Why does Akiko Busch hate the Internet? After reading her essay collection How to Disappear: Notes on Invisibility in a Time of Transparency, I should know. Sadly, I remain in the dark.

Busch, a practiced art and nature writer, dislikes social media and networked culture: that much is clear. What she neglects to explore is why.

Busch opens How to Disappear in a deer blind. Perched in a tree, she writes in beautiful, scientific detail about how humans, birds, bees, and deer experience nature. "The entire world is shining with things we cannot see," she promises. But rather than explore them further, she descends from her blind, walks out of the woods, and beholds the brave new world of social media. "Visibility," Busch writes in her introduction, "has become the common currency of our time." In How to Disappear, she sets out to argue against it.
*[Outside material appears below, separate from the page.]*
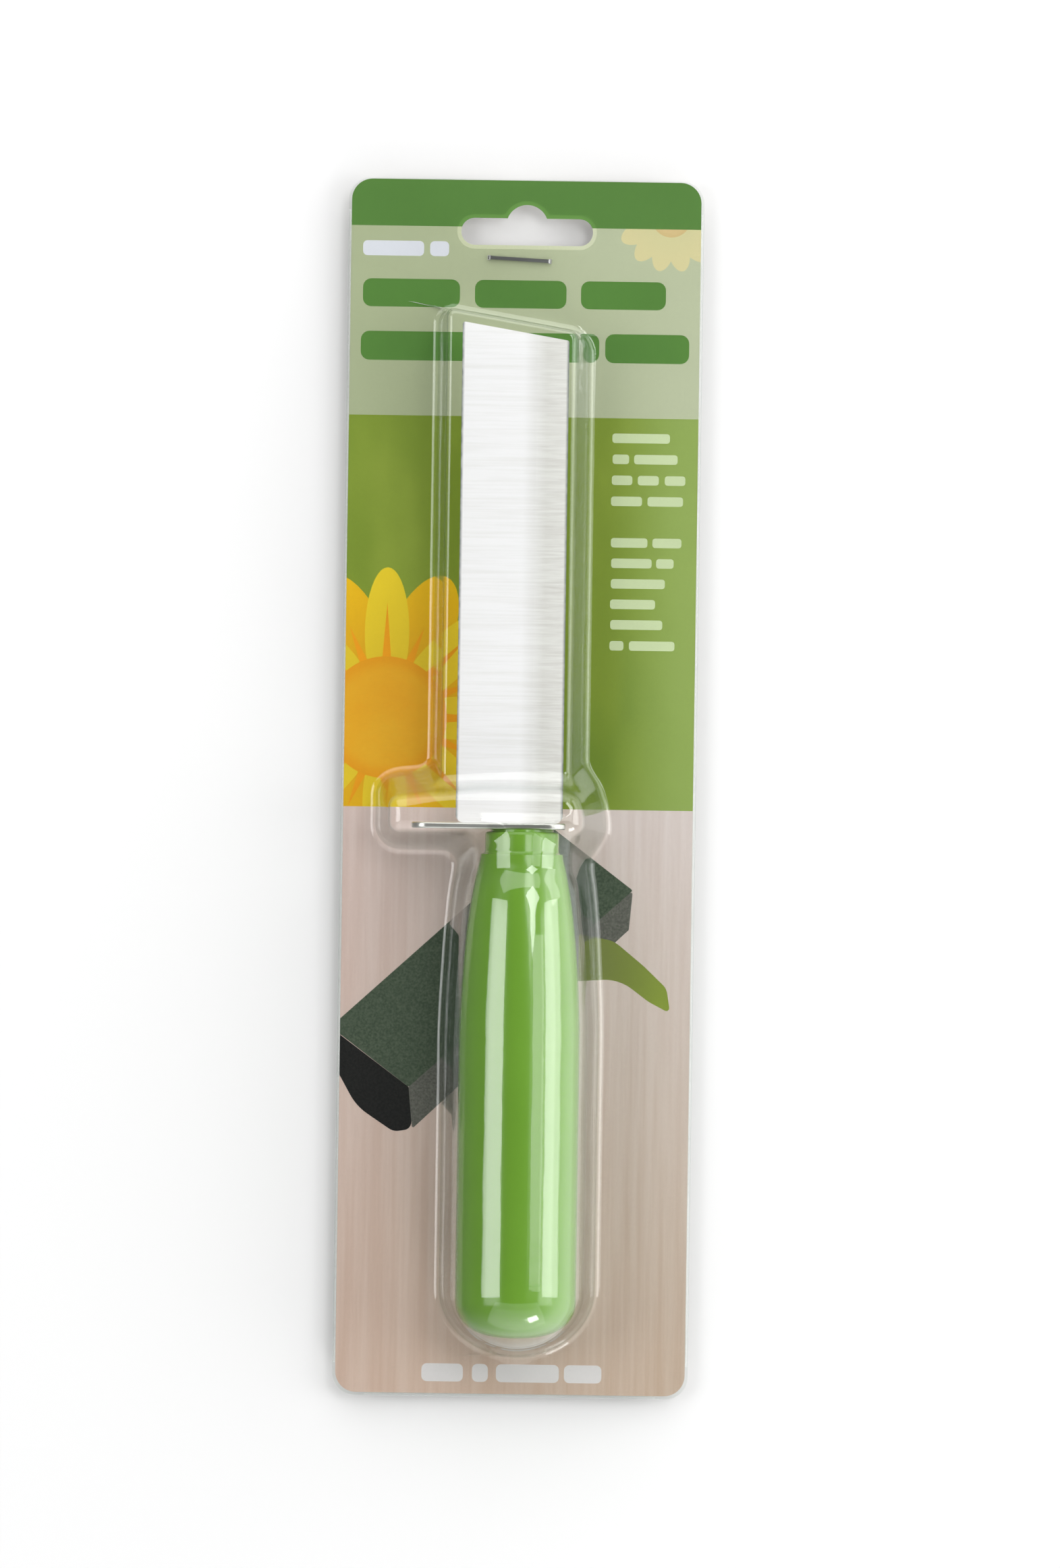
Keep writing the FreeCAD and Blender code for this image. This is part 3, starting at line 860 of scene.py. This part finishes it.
# the pictured foam block's corners, and the small knife's grip
FOAM_TOP = [(-36.5, -47.9), (-35.0, -49.6), (-21.1, -60.0), (23.2, -20.1), (7.2, -8.0)]
FOAM_SIDE = [(-21.1, -60.0), (-20.3, -68.4), (22.5, -28.0), (23.2, -20.1)]
FOAM_END = [
    (-36.5, -48.6),
    (-21.1, -60.0),
    (-20.3, -68.4),
    (-24.0, -69.0),
    (-31.5, -64.0),
    (-36.5, -55.0),
]
FOAM_END_RADII = [0.3, 0.4, 1.6, 2.8, 11.0, 4.0]
FOAM_RADIUS = 0.3
GRIP = [
    (12.5, -29.0),
    (19.5, -30.2),
    (25.6, -35.2),
    (30.2, -39.6),
    (31.0, -44.6),
    (26.6, -42.3),
    (20.6, -37.8),
    (12.5, -38.4),
]
GRIP_RADII = [0.3, 6.0, 14.0, 3.0, 0.6, 9.0, 9.0, 0.3]
GRIP_ROOT = (12.5, -34.0)
GRIP_FADE = (4.0, 18.0)     # its ink changes between these distances from its root

# Plain bars stand for words. A line is its middle, its height and each bar's left and right.
TITLE_LINES = [
    (98.8, 5.6, [(-32.5, -13.1), (-10.1, 8.2), (11.1, 28.1)]),
    (88.2, 5.8, [(-32.8, -10.2), (-8.7, -6.7), (-5.6, 14.9), (16.1, 32.9)]),
]
SERIES_LINES = [(107.7, 3.0, [(-32.6, -20.4), (-19.2, -15.4)])]
NOTE_LINES = [
    (70.3, 1.9, [(17.8, 29.3)]),
    (66.1, 1.9, [(17.9, 21.2), (22.2, 30.9)]),
    (61.9, 1.9, [(17.8, 21.9), (23.0, 27.2), (28.4, 32.5)]),
    (57.7, 1.9, [(17.7, 23.9), (25.0, 32.1)]),
    (49.4, 1.9, [(17.8, 25.1), (26.1, 31.9)]),
    (45.3, 1.9, [(17.9, 26.0), (26.9, 30.4)]),
    (41.2, 1.9, [(17.9, 28.7)]),
    (37.1, 1.9, [(17.8, 26.8)]),
    (33.0, 1.9, [(17.9, 28.3)]),
    (28.8, 1.9, [(17.8, 20.6), (21.7, 30.8)]),
]
SIZE_LINES = [(-117.0, 3.6, [(-17.7, -9.4), (-7.6, -4.4), (-2.8, 9.8), (10.8, 18.3)])]
BAR_ROUND = 0.3             # a bar's corner radius, as a share of its height


def bars(lines):
    outlines = []
    for middle, height, spans in lines:
        for left, right in spans:
            box = rectangle(left, middle - height / 2, right, middle + height / 2)
            outlines.append(rounded(box, height * BAR_ROUND, steps=6))
    return outlines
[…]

Busch's arguments divide roughly into two categories: nature and society. Her nature essays, which are stunning, explore camouflage, Caribbean coral-reef diving, and Iceland's elf-filled lava rocks. In these essays, she successfully invokes art, technology, and history. She links coral reefs to Italo Calvino's Invisible Cities and connects camouflage to both Cubist painting and Wendell Berry's "An Entrance to the Woods," in which the writer "[moves] in the landscape as one of its details." When Busch moves in details, she does so strikingly well. Her best essays, "Invisiphilia" and "Across the Natural World," are richly allusive and digressive, written in prose as elegant as Berry's.

But in her society essays, Busch casts detail, and often beauty, aside. In the collection's first essay, on imaginary friends as a stage in childhood development, she pivots without warning from her chosen topic to a long digression on the damages of social media. Her writing about imaginary friendship is replete with research, literature, and anecdotal evidence; her writing about social media is full of sweeping we-statements, with only one source cited and no examples or anecdotes at all. Not only does the digression fall flat as a result, it drags the rest of the essay down with it.

This proves to be a pattern. Time and again, Busch condemns online visibility without exploring it. She withholds both interest and empathy from the Internet and its users. I take no issue with the former: Busch has little reason to defend data mining or Mark Zuckerberg. But online visibility is not pure evil. It creates and sustains community. It offers education, professional opportunity, and connection. Not exclusively, but demonstrably. Busch could have interviewed a host of people able to describe online visibility's positive contributions to their lives, and had she included those counterarguments, her own would have been markedly stronger.

Busch does not seem open to counterarguments. In general, she refuses to attend to perspectives that don't match her own. She acknowledges, then quickly dismisses, invisibility as a negative social force, writing, "Because of [its] association with social estrangement and neglect, invisibility has gotten a bad rap." In a chapter about invisibility in the crowd, she writes of Grand Central Station:

"Though carried by the currents of commuters streaming through the vast marble corridors and canyons, I rarely bump into anyone. Instead, we are all turning and swerving in an improvisational choreography, our pace quickening and slowing in sync with those around us. I am certain it is sustaining for regular commuters to experience this each morning."

She may be certain, but I'm not. That improvisational choreography might be much less elegant on crutches, or pushing a stroller, or with social anxiety, or while running late.

The Grand Central example may be a small failure to empathize, but often in How to Disappear, those failures are larger. They are especially glaring when Busch turns to culture and politics. In an essay titled "At the Identity Spa," she moves swiftly from the work of Cindy Sherman to what she calls "the plasticity of self, [which] has become more routine, and in the time of Caitlyn Jenner and Rachel Dolezal, we increasingly accept that pliability." This is a profoundly sloppy thought. My role is not to explain why those two figures are different, or why eliding them is harmful. Many writers have already done so, and I refer anyone who needs a refresher to Meredith Talusan's Guardian column "There Is No Comparison Between Transgender People and Rachel Dolezal." If Busch has access to Cindy Sherman's self-portraits, she has access to a body of work explaining that gender transition is, very often, not about plasticity or pliability of self, but about making the true and constant self visible.

How to Disappear fails intellectually because Busch never accesses the bodies of work that don't suit her. Her best essays demonstrate the scope of this failure by demonstrating the rigor, both academic and artistic, of which she is capable. They make her sloppiness on other fronts all the more obvious. They also beg the question of why she chose to write about politics, culture, and social media, when these topics seem not to interest her. Worse: They seem invisible to her. Ironically, that invisibility undermines her work.

In How to Disappear, Busch set out to create an antidote to visibility culture, but all she does, in the end, is expose herself.